Aesop Rock gives people a roadmap to his alternate dimension
There is often curiosity that bounces between people’s minds about what is out there beyond what they know. Whatever there is out there remains a curiosity, as many just don’t find the need to explore it. However, for people like Aesop Rock, they do. The New York native rapper has been making waves underground since 1999. From his debut to now, he has gone from the heavy and gritty raps to a more inward and mindful approach. A Spirit World Field Guide is an example of this approach and his curiosity of the beyond. “I came up with this ‘Spirit World’ concept where it’s an alternate dimension that isn’t necessarily bad or good,” he says in an interview with FLOOD Magazine. “You are not lost you are in the Spirit World—which is what you make of it.” In this 21-track project, Aesop takes people through his world and what he has experienced in it.
Opening the album is “Hello From The Spirit World.” Rather than a song, it is more of an introduction to the different sections that will be heard throughout. “The Gates” follows after as the first single and as the entrance into the world. A video game melody stays consistent throughout as synths, bass and snares fill up the production. “Button Masher” takes an outer space sound as the song describes the building of a spaceship getting ready to escape within your own imagination. With a heavy electric guitar, quick drums and implementation of scratching vocals on a turntable, “Gauze” brings a more serious energy to this upbeat project. It’s like a warning that not everything is going to be perfect always.
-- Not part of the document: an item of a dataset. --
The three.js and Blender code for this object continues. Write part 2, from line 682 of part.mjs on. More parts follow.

“Pizza Alley” actually is inspired from a trip to Lima, Peru. In a text interview posted on Instagram, Aesop considered that time as him questioning his place in music and being depressed. The name comes from the alley near the hotel in which he stayed. The first half describes the city life area whereas once the beat changes, it focuses on his time in the Amazon Jungle. “Boot Soup” brings in sampled vocals from Homeboy Sandman against a steady drum and hi hat, switches between light and drone synths and a nice bass underlying that all. Aesop takes the time here to explain that people around one can affect their experience in the Spirit World. “Jumping Coffin” is the halfway point of the album. On a more electric song, Aesop encourages letting in outside influences. He emphasizes in the chorus, “Some try to combat any kind of odd force tryna make contact, nah, let it in, let it in.”
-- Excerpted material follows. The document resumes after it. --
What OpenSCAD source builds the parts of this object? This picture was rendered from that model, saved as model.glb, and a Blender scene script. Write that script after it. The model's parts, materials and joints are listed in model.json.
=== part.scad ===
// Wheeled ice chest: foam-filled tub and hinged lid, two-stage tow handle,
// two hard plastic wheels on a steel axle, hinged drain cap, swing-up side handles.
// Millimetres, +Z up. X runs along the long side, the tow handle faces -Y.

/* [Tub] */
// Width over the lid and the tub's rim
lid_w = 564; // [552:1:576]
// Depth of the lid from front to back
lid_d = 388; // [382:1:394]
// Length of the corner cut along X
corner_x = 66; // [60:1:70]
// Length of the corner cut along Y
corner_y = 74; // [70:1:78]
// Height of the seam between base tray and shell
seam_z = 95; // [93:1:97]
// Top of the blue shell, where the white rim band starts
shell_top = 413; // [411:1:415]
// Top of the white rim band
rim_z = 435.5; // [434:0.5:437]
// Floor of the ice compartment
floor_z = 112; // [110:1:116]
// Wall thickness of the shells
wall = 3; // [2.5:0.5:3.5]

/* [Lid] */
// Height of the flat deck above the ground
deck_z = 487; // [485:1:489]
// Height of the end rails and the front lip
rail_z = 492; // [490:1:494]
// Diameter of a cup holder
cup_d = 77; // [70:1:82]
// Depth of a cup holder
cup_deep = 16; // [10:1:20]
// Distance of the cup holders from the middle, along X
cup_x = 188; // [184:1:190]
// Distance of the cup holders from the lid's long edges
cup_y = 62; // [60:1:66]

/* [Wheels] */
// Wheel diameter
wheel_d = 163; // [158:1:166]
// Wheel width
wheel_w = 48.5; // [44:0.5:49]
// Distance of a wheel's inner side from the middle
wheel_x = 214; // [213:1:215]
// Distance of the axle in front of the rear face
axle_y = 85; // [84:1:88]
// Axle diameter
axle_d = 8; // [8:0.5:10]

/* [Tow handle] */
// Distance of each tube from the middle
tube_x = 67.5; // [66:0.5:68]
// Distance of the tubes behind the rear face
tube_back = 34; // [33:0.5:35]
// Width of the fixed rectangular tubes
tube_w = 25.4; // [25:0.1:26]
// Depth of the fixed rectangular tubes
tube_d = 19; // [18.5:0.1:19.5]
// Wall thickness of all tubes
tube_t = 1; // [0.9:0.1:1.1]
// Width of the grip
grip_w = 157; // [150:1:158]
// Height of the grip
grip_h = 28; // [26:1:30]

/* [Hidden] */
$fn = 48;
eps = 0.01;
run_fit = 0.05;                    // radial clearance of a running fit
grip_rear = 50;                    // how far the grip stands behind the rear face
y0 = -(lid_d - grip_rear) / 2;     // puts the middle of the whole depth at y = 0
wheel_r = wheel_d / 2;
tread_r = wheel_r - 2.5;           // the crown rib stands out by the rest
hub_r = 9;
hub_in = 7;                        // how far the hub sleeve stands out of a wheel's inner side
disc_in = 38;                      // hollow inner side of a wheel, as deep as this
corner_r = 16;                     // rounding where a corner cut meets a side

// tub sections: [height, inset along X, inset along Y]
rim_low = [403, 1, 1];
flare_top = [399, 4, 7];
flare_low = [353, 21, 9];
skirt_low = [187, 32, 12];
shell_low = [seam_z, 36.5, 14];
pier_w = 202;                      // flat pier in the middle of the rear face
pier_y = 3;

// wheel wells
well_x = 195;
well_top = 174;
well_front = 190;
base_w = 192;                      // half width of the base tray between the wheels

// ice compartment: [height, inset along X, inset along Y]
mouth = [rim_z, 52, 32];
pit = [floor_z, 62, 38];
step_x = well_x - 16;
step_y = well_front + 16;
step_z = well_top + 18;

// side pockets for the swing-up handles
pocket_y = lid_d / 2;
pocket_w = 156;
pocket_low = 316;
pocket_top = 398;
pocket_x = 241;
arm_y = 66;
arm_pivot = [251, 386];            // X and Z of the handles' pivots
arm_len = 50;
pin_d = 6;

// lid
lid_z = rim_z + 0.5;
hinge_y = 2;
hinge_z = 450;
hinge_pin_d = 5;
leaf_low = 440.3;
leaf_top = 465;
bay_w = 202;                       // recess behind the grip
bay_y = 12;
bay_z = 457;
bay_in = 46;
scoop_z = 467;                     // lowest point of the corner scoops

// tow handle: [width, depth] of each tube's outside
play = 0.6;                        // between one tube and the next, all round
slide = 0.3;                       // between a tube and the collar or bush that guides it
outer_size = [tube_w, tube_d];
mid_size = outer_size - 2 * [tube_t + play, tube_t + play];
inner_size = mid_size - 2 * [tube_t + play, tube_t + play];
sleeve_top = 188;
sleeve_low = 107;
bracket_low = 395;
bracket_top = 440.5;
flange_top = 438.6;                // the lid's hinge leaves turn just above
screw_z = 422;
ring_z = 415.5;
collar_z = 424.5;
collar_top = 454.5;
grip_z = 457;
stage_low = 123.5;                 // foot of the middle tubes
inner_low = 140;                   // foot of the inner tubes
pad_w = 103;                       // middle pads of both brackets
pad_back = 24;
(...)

“Holy Waterfall” is about another trip the rapper went on, this time to Cambodia. A lot lighter than the previous song about a trip experience, it brings the more spiritual energy the rest of the album gives. “Salt” is another moody track. With an emphasis on the drums and bass with a synth as it decrescendos, it reflects on being misunderstood and how irritating it can be. The last song about Aesop’s trips comes in “Sleeper Car.” Inspired by an overnight trip, Aesop describes his surroundings and feelings on a dark otherworldly production. This beat was coproduced with Leon Michaels and HANNI.
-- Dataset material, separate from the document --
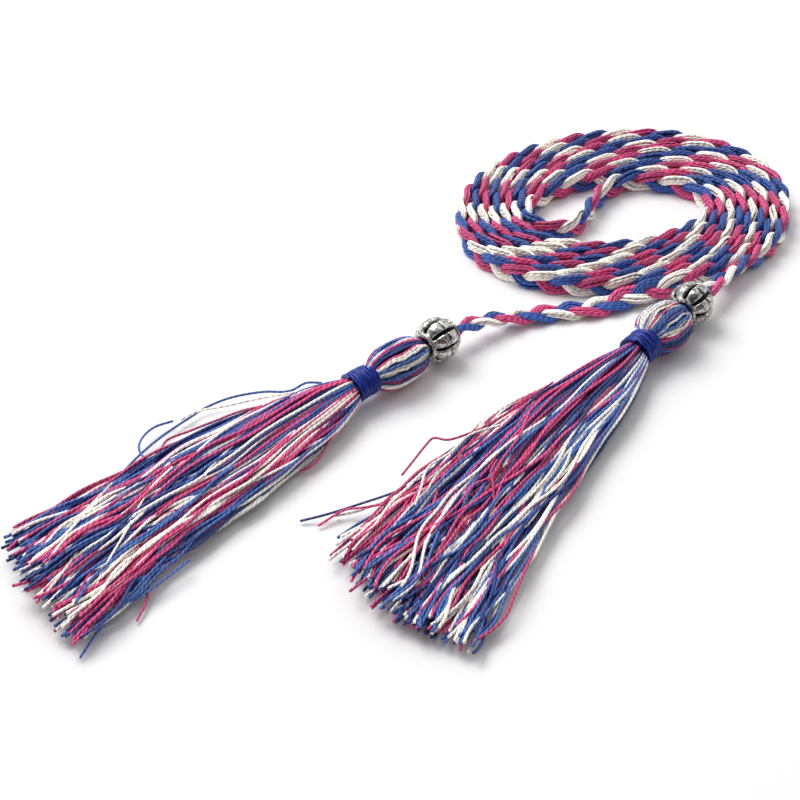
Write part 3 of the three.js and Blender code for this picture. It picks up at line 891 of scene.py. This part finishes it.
def turned_piece(name, which, outline, material):
    """A closed, slightly flat body turned about an end's axis, from (along, radius) rows."""
    centre, along, side = end_frame(which)
    count = CORE_SIDES
    angles = (np.arange(count) * 2 * np.pi / count)[:, None]
    spin = np.cos(angles) * side + np.sin(angles) * np.array([0, 0, HEAD_FLATTENING])
    rings = [centre + along * a + spin * r for a, r in outline]
    points = np.vstack(rings + [[centre + along * outline[0][0]],
                                [centre + along * outline[-1][0]]])
    first_pole, last_pole = len(points) - 2, len(points) - 1
    faces = []
    for i in range(len(outline) - 1):
        for j in range(count):
            k = (j + 1) % count
            a, b = i * count, (i + 1) * count
            faces.append((a + j, a + k, b + k, b + j))
    last = (len(outline) - 1) * count
    for j in range(count):
        k = (j + 1) % count
        faces.append((first_pole, k, j))
        faces.append((last_pole, last + j, last + k))
    mesh = bpy.data.meshes.new(name)
    mesh.from_pydata(in_row(points).tolist(), [], [f[::-1] for f in faces])
    mesh.materials.append(material)
    return put(name, mesh)


def add_head(which):
    centre, along, side = end_frame(which)
    outline = head_outline(which, HEAD_THREAD_RADIUS)
    meridian = centre + along * outline[:, :1] + side * outline[:, 1:]
    share = np.linspace(0, 1, len(outline))
    mesh = line_mesh("head_line_" + which, [meridian],
                     {"share": share, "distance": outline[:, 0] - HEAD_START})
    threads = grow("tassel_head_" + which, mesh, head_tree, {
        "Axis": along.tolist(), "Centre": in_row(centre).tolist(),
        "Seed": HEAD_SEEDS[which], "Material": tassel_cotton})
    # The core has no ply, tone or dye, so it comes out in the darkest dye and tone: painted shade.
    outline = head_outline(which, CORE_DEPTH)
    return threads, turned_piece("tassel_shade_core_" + which, which, outline, tassel_cotton)


for which in SIDES:
    for piece in (add_skirt(which), *add_head(which)):
        stand_for(piece, "tassel_" + which)

# %% [markdown]
# The binding's thread is rayon satin: smooth, tightly twisted filaments that show a bright line
# along each turn and dark between two turns. The ridges of its twist are there as a faint bump, and
# the colour follows them with a painted highlight on their crowns and painted shade between them.

# %% Satin thread
satin, tree, shader = new_material("rayon_satin_royal_blue")
place = add(tree, "Attribute", attribute_name="ply")
tone = add(tree, "Attribute", attribute_name="tone")
ridges = ply_ridges(tree, place.outputs["Vector"])
# Painted shade between the ridges of the twist, and a painted highlight on their crowns.
shade = add(tree, "MapRange", {"Value": ridges, "To Min": 0.4, "To Max": 1.3})
turns = add(tree, "MapRange",
            {"Value": tone.outputs["Fac"], "From Min": 0.3, "From Max": 0.7, "To Min": 0.3})
shade = add(tree, "Math", [shade, turns], "MULTIPLY")
tinted = add(tree, "VectorMath", [linear("0535AC")[:3], shade], "MULTIPLY")
bump = add(tree, "Bump", {"Strength": 0.3, "Distance": 0.00006, "Height": ridges})
fill(shader, {"Base Color": tinted, "Normal": bump, "Roughness": 0.28, "IOR": 1.53,
              "Specular IOR Level": 0.35})
print("satin material:", len(tree.nodes), "nodes")

# %% [markdown]
# The thread is wound close round the waist, eleven turns. A spiral with that many turns is one
# node, so the tree only makes the turns a little uneven, sweeps thread along them and turns the
# whole to the tassel's axis. A plain drum under the thread closes the gaps between turns. It has
# no ply or tone of its own, so the satin comes out at its darkest on it, as painted shade in the
# gaps.

# %% Binding tree
SATIN_SWELL = 0.035  # of the radius, up or down from turn to turn
SATIN_DRIFT = 160.0  # changes in a metre of thread, so one each 6 mm

binding_tree, given = new_tree("Wound binding", {
    "Turns": ("NodeSocketFloat", 11.0),
    "Head Radius": ("NodeSocketFloat", 0.0045),
    "Skirt Radius": ("NodeSocketFloat", 0.0047),
    "Length": ("NodeSocketFloat", 0.0077),
    "Wander": ("NodeSocketFloat", 0.0005),
    "Thread Radius": ("NodeSocketFloat", 0.00038),
    "Place": ("NodeSocketVector", None),
    "Turn": ("NodeSocketRotation", None),
    "Material": ("NodeSocketMaterial", None)})
tree = binding_tree
spiral = add(tree, "GeometryNodeCurveSpiral",
             {"Resolution": 36, "Rotations": given["Turns"], "Start Radius": given["Head Radius"],
              "End Radius": given["Skirt Radius"], "Height": given["Length"]})
lay = add(tree, "GeometryNodeSplineParameter").outputs["Length"]
noise = add(tree, "TexNoise",
            {"Vector": add(tree, "CombineXYZ", [lay]), "Scale": SATIN_DRIFT, "Detail": 1.0})
noise = add(tree, "SeparateXYZ", [noise.outputs["Color"]])
off = [add(tree, "MapRange", {"Value": noise.outputs[axis], "From Min": 0.3, "From Max": 0.7,
                              "To Min": -1.0}) for axis in ("X", "Y")]
slack = add(tree, "Math", [off[0], given["Wander"]], "MULTIPLY")
swell = add(tree, "Math", [off[1], SATIN_SWELL, 1.0], "MULTIPLY_ADD")
spread = add(tree, "VectorMath", [add(tree, "GeometryNodeInputPosition"),
                                  add(tree, "CombineXYZ", [swell, swell, 1.0])], "MULTIPLY")
wound = add(tree, "GeometryNodeSetPosition",
            {"Geometry": spiral, "Position": spread.outputs["Vector"],
             "Offset": add(tree, "CombineXYZ", {2: slack})})
placed = add(tree, "GeometryNodeTransform",
             {"Geometry": wound, "Translation": given["Place"], "Rotation": given["Turn"],
              "Scale": (HEAD_FLATTENING, 1.0, 1.0)})
lay = add(tree, "Math", [lay, 1 / MM], "MULTIPLY")
sweep_threads(tree, given, placed.outputs[0], lay.outputs[0], noise.outputs["Z"],
              noise.outputs["Z"])
print("binding tree:", len(tree.nodes), "nodes")

# %% The two bindings
WIND_MARGIN = 0.6  # mm from each end of the CAD binding to the centre of the first or last turn
WIND_DEPTH = 0.4  # mm from its outside to the centre of the thread
WIND_TAPER = 0.1  # mm less by the head and more by the skirt
DRUM_MARGIN = 0.7  # mm from each end of the CAD binding to the drum
DRUM_DEPTHS = (0.3, 0.2)  # mm under the winding's mean radius, by the head and by the skirt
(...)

“Kodokushi” has a similar sound but this time focuses on the loneliness of the Spirit World. The name of the song comes from the Japanese phenomenon of people dying alone and not being discovered until well after their death. Even though he knows the Spirit World is where he should be, Aesop says he is the “architect of my Kodokushi,” meaning he acknowledges that he is the reason this loneliness is happening to him. “Marble Cake” gives this sinister but triumphant beat as it has a great balance between the guitar, bass, drums and synths. This song is geared towards appreciating the experience and not what happens at the end. Being able to explore and go through these situations has privilege and value and should be given appreciation because that’s what people really remember and carry with them. The final track, “The Four Winds,” Aesop considers an epilogue rather than the finale. He says, “This is like an epilogue…I kinda like the idea of ending on an ellipsis instead of an exclamation point.” Despite the previous tracks sonically sounding grim, this one is a lot lighter as he incorporates an acoustic guitar this time to accompany the bass, drums and synths. Aesop ends the album with such fitting words, “I stand the hell up, I see myself out.”
Spirit World Field Guide gives listeners a sense of relief. Aesop throughout encourages the exploration of one’s own alternate dimensions. This album is a way for those who are on their own journeys to look for a section they feel most applicable and explore it. Aesop Rock gives those listening a chance to see his experience and let them know any uncertainties or fear that may arise is okay; people are not alone. Spirit World Field Guide is just the starter everyone needs to begin finding the deeper and expansive meaning their life has.